Note, fire departments should consult with their municipal solicitors to discuss any legal concerns regarding program selection.
Evaluation involves a well-defined process to determine and measure a program's effectiveness. Implementation is not the end of the process as a program must be evaluated continually to ensure the best use of resources in the community. Evaluation should indicate the need to modify a program and whether its goals and objectives have been achieved. Accomplishing these will change the nature of the fire problem in the community. Therefore, an updated needs analysis may be required to determine how to maintain the improved situation and what priority to address next.
Any statistical or background information used in a program evaluation must be stated clearly and objectively to minimize the effects of factors unrelated to the actions of a fire department. For example, the number of fires per thousand population is an objective means to measure the rate of fire occurrence as it eliminates the impact of changes in population. Suggestions for evaluating fire prevention programs are provided below.
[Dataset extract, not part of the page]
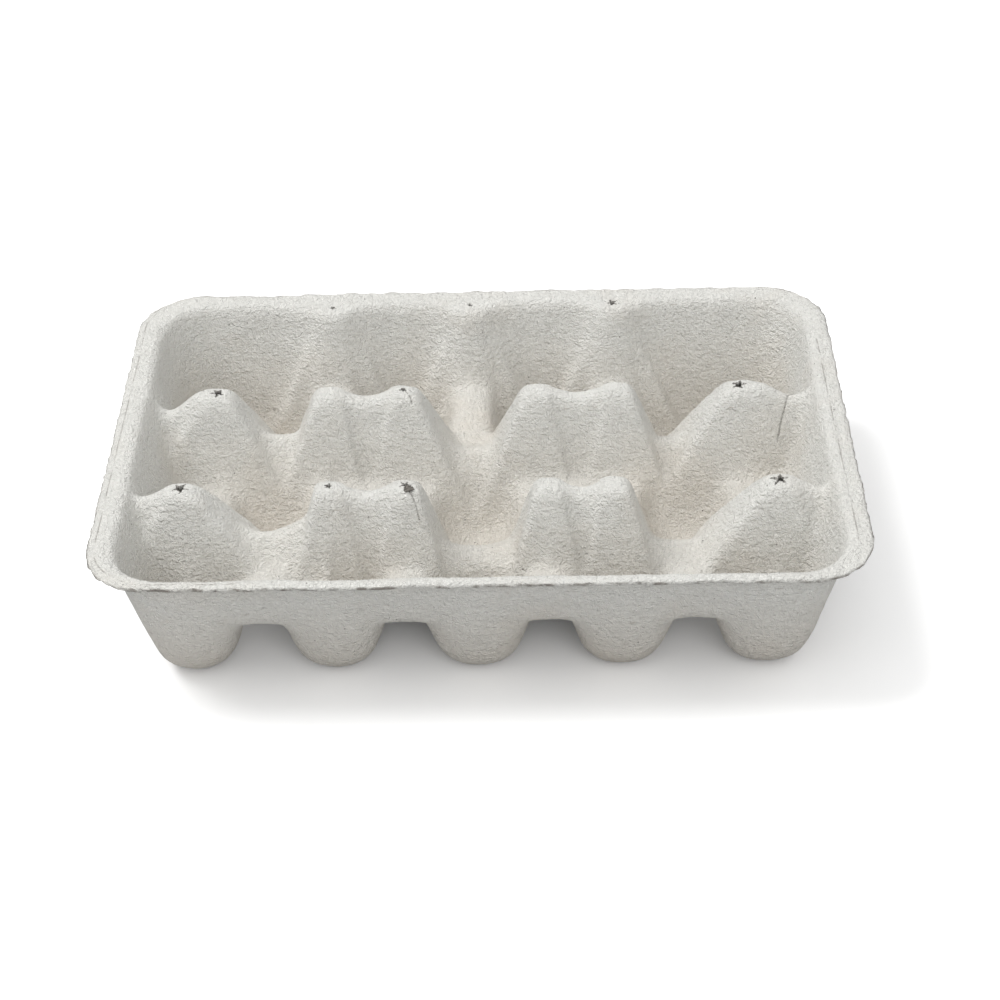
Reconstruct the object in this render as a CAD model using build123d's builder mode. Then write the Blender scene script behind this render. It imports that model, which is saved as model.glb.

Information should be gathered to demonstrate that the program has:
- achieved compliance with fire safety legislation;
- reduced the impact of fire on inspected properties;
- been responsible, in whole or in part, for fire loss reductions; and
- prevented fires.
Public Safety Education
Information should be gathered to demonstrate that a program has:
- increased fire safety knowledge;
- improved occupant knowledge and fire safety behaviour and that these improvements reduced the impact of the evaluated fires;
- been responsible, in whole or in part, for fire loss reductions; and
- identified potential fire incidents which were prevented as a result of public fire safety education.
Fire Incident Evaluation
Information should be collected to demonstrate that a program has:
- provided sufficient data to allow for a proper needs analysis and evaluation of other programs; and
- contributed to the reduction in fire losses due to the actions taken as a result of the information gathered through the program.
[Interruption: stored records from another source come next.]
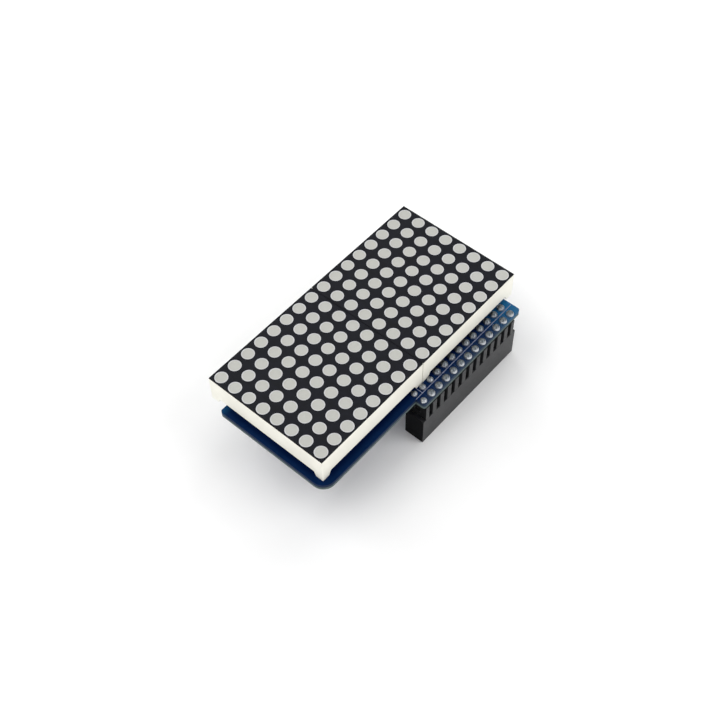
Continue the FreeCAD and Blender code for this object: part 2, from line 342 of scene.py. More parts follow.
# %% Material: cast diffusing epoxy
# Grey-white epoxy with a diffusing filler, poured into the cups. It is thin over the sloping
# white cup wall, so every dot is paler in a ring along its edge. The distance from the nearest
# dot centre comes from the 4 mm grid: whole pitches are dropped, and the rest is a radius.
RIM_INNER = 1.15 * MM
WHOLE_PITCHES = 100  # keeps every place on the positive side of the grid
cast_resin, tree, shader, place = start_material(
    "cast_diffusing_epoxy", IOR=1.52, Roughness=0.38, Coat_Weight=0.15, Coat_Roughness=0.25
)
origin = [WHOLE_PITCHES - module_centres["near"][axis] / DOT_PITCH for axis in (0, 1)]
in_pitches = add(
    tree,
    "ShaderNodeMapping",
    {"Vector": place, "Location": (*origin, 0), "Scale": (1 / DOT_PITCH, 1 / DOT_PITCH, 0)},
)
fraction = add(tree, "ShaderNodeVectorMath", {0: in_pitches}, operation="FRACTION")
from_centre = add(
    tree, "ShaderNodeVectorMath", {0: fraction, 1: (0.5, 0.5, 0.0)}, operation="SUBTRACT"
)
flat_offset = add(
    tree, "ShaderNodeVectorMath", {0: from_centre, 1: (1.0, 1.0, 0.0)}, operation="MULTIPLY"
)
radius = add(tree, "ShaderNodeVectorMath", {0: flat_offset}, operation="LENGTH")
rim = add(
    tree,
    "ShaderNodeMapRange",
    {"Value": radius, "From Min": RIM_INNER / DOT_PITCH, "From Max": DOT_RADIUS / DOT_PITCH},
    interpolation_type="SMOOTHSTEP",
)
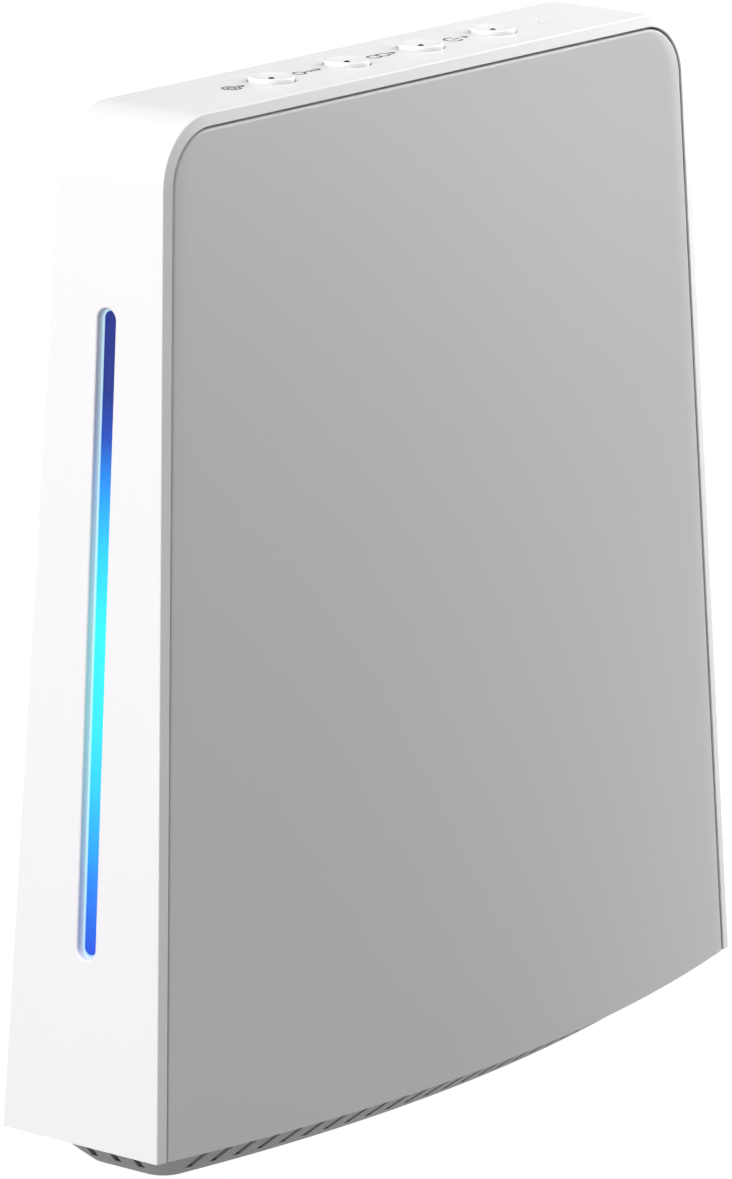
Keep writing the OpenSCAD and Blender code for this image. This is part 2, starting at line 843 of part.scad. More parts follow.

The overall concept of the Fire Prevention Effectiveness Model is very simple; identify the problem, select and implement the best available solution, evaluate the results.
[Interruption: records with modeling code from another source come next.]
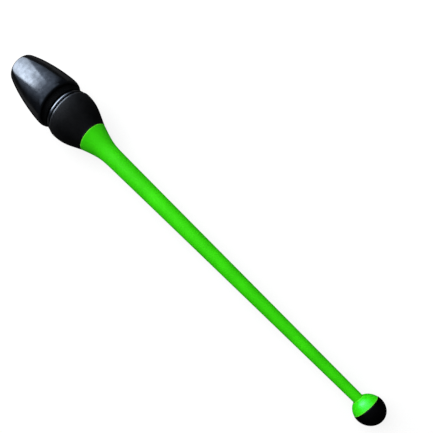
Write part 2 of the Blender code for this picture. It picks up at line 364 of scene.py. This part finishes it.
def cut_away(piece, tool_body):
    """Take a tool's volume out of a piece for good."""
    mesh = bpy.data.meshes.new("tool")
    tool_body.to_mesh(mesh)
    tool_body.free()
    tool = bpy.data.objects.new("tool", mesh)
    bpy.context.scene.collection.objects.link(tool)
    tool.matrix_world = piece.matrix_world
    cut = piece.modifiers.new("cut", "BOOLEAN")
    cut.operation = "DIFFERENCE"
    cut.solver = "EXACT"
    cut.object = tool
    bpy.context.view_layer.update()
    shape = piece.evaluated_get(bpy.context.evaluated_depsgraph_get())
    result = bpy.data.meshes.new_from_object(shape)
    piece.modifiers.clear()
    piece.data = result
    bpy.data.objects.remove(tool)


def settle(piece, node, finish):
    """Smooth the piece, give it its finish and hang it on its CAD node's body."""
    piece.data.polygons.foreach_set("use_smooth", [True] * len(piece.data.polygons))
    piece.data.set_sharp_from_angle(angle=math.radians(40))
    piece.data.materials.clear()
    piece.data.materials.append(finish)
    body = frame["nodes"][node]["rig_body"]
    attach(piece, body)
    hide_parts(node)


def from_crest(angle, z):
    """Distance along the axis from the nearest thread crest, and that crest's own z."""
    start = THREAD_Z + PITCH * angle / (2 * math.pi)
    turn = round((z - start) / PITCH)
    crest = start + turn * PITCH
    return abs(z - crest), crest


def cup_relief(angle, r, z):
    """Female thread in the cup's bore, open at the counterbore's step."""
    on_bore = abs(r - CUP_BORE_R) < SAME and z > CUP_THREAD_Z
    on_step = abs(z - COUNTERBORE_Z) < SAME and r < UNDERCUT_R - SAME
    if not (on_bore or on_step):
        return r
    away, _ = from_crest(angle, z)
    depth = math.sqrt(max(0.0, GROOVE ** 2 - away ** 2))
    return max(r, THREAD_R + depth) if depth > 0 else r


def by_keyway(angle, r, width):
    """True across a width at the two key positions, a quarter turn from the angular zero."""
    return abs(math.cos(angle)) * r < width / 2


def hub_relief(angle, r, z):
    """Male thread and keyways on the spigot."""
    if abs(r - SPIGOT_R) > SAME or z > KEYWAY_END_Z:
        return r
    if by_keyway(angle, r, KEYWAY_WIDTH):
        return KEYWAY_FLOOR_R
    away, crest = from_crest(angle, z)
    past = max(THREAD_Z - crest, crest - THREAD_END_Z, 0.0)
    ridge = RIDGE * max(0.0, 1 - past / THREAD_FADE)
    depth = math.sqrt(max(0.0, ridge ** 2 - away ** 2))
    return max(r, THREAD_R + depth) if depth > 0 else r


def ring_relief(angle, r, z):
    """Two lugs on the inside of the thrust ring."""
    inside = abs(r - RING_INNER_R) < SAME
    if inside and LUG_Z < z < LUG_END_Z and by_keyway(angle, r, LUG_WIDTH):
        return LUG_R
    return r


def make_cup(finish):
    """Glossy hollow cup."""
    corner = bezier((RIM_OUTER_R, 0.0), (14.6, 0.05), (15.3, 1.1), (CORNER_R, CORNER_Z), 10)
    widest = (CUP_MAX_R, CUP_MAX_Z)
    side = bezier((CORNER_R, CORNER_Z), (23.44, 22.62), (CUP_MAX_R, 46.93), widest, 48)
    edge = bezier(widest, (CUP_MAX_R, 54.6), (25.3, CUP_END_Z), (CUP_END_R, CUP_END_Z), 16)
    outside = (corner + side[1:] + edge[1:])[::-1]
    inside = [
        (RIM_INNER_R, 0.0, 0.3),
        (RIM_INNER_R, 2.2, 0.3),
        (14.3, 3.4, 0.3),
        (17.1, 12.0, 2.0),
        (SOCKET_R, 17.0, 2.0),
        (SOCKET_R, LEDGE_Z, 0.2),
        (CUP_BORE_R, LEDGE_Z, 0.2),
        (CUP_BORE_R, COUNTERBORE_Z),
        (UNDERCUT_R, COUNTERBORE_Z),
        (UNDERCUT_R, UNDERCUT_Z),
        (COUNTERBORE_R, UNDERCUT_Z, 0.2),
        (COUNTERBORE_R, CUP_END_Z, 0.15),
    ]
    outline = subdivide(soften(outside + inside), 0.45)
    settle(turned("cup_skin", outline, BROAD, cup_relief), "cup_shell", finish)


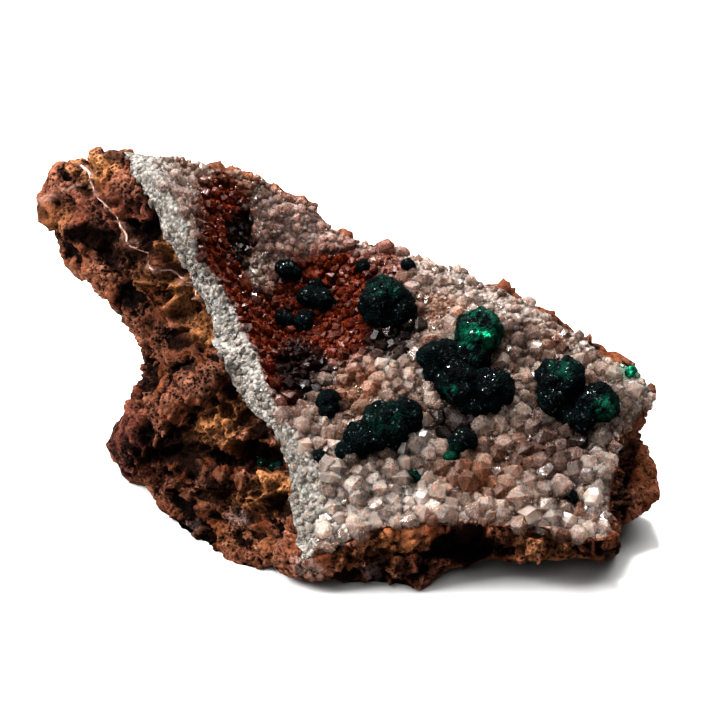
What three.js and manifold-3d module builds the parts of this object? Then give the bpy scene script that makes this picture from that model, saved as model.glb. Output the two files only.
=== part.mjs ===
// A malachite specimen: dark green malachite on a druse of quartz crystals, which lines a hollow in brown,
// iron-stained rock. Millimetres, +Z up, resting on the flats under the rock, with the druse facing -Y.

import * as THREE from "three";
import { mergeVertices } from "three/addons/utils/BufferGeometryUtils.js";
import Module from "manifold-3d";

// The stone is laid out on a sheet that leans back, as seen by someone who looks slightly down on the druse.
// A place on it is across (to the right), up (along the sheet) and depth (behind the sheet).
const sheetLean = THREE.MathUtils.degToRad(22);
const sheetHeight = 25.4; // the middle of the sheet above the surface that the stone rests on
const sheetForward = 16.0; // the middle of the sheet in front of the stone's origin
const sightDistance = 190; // outlines were read from this far in front, so they spread with depth
const meetingGap = 0.3; // between one mineral and the next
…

Making the best use of available resources is essential to effectively reduce fire losses. Fire departments must plan their fire prevention activities properly to ensure that the community is provided with the most effective and efficient service possible.
Communities need comprehensive fire prevention programs to reduce fire losses to an acceptable level.
The significant human resources available to many fire departments must be used to provide the most effective fire protection to the community; this includes effective fire prevention services.
The process put forward in this document will assist fire departments in planning or reviewing fire prevention programs to meet the needs of the community. It will help to provide the best available solutions to manage fire risks through the most effective and efficient use of resources. A comprehensive, objective and defensible fire prevention plan will enable a department to address risk management, budget and accountability issues. Identifying the fire risks, planning appropriate solutions and implementing them reduces the possibility of the department being found liable for damages resulting from losses. A department can better justify the costs and benefits of its programs and be more accountable for its results. It will also help to ensure that the necessary services are being provided to the community in the most effective and efficient manner.
A well planned fire prevention strategy is essential for any fire department.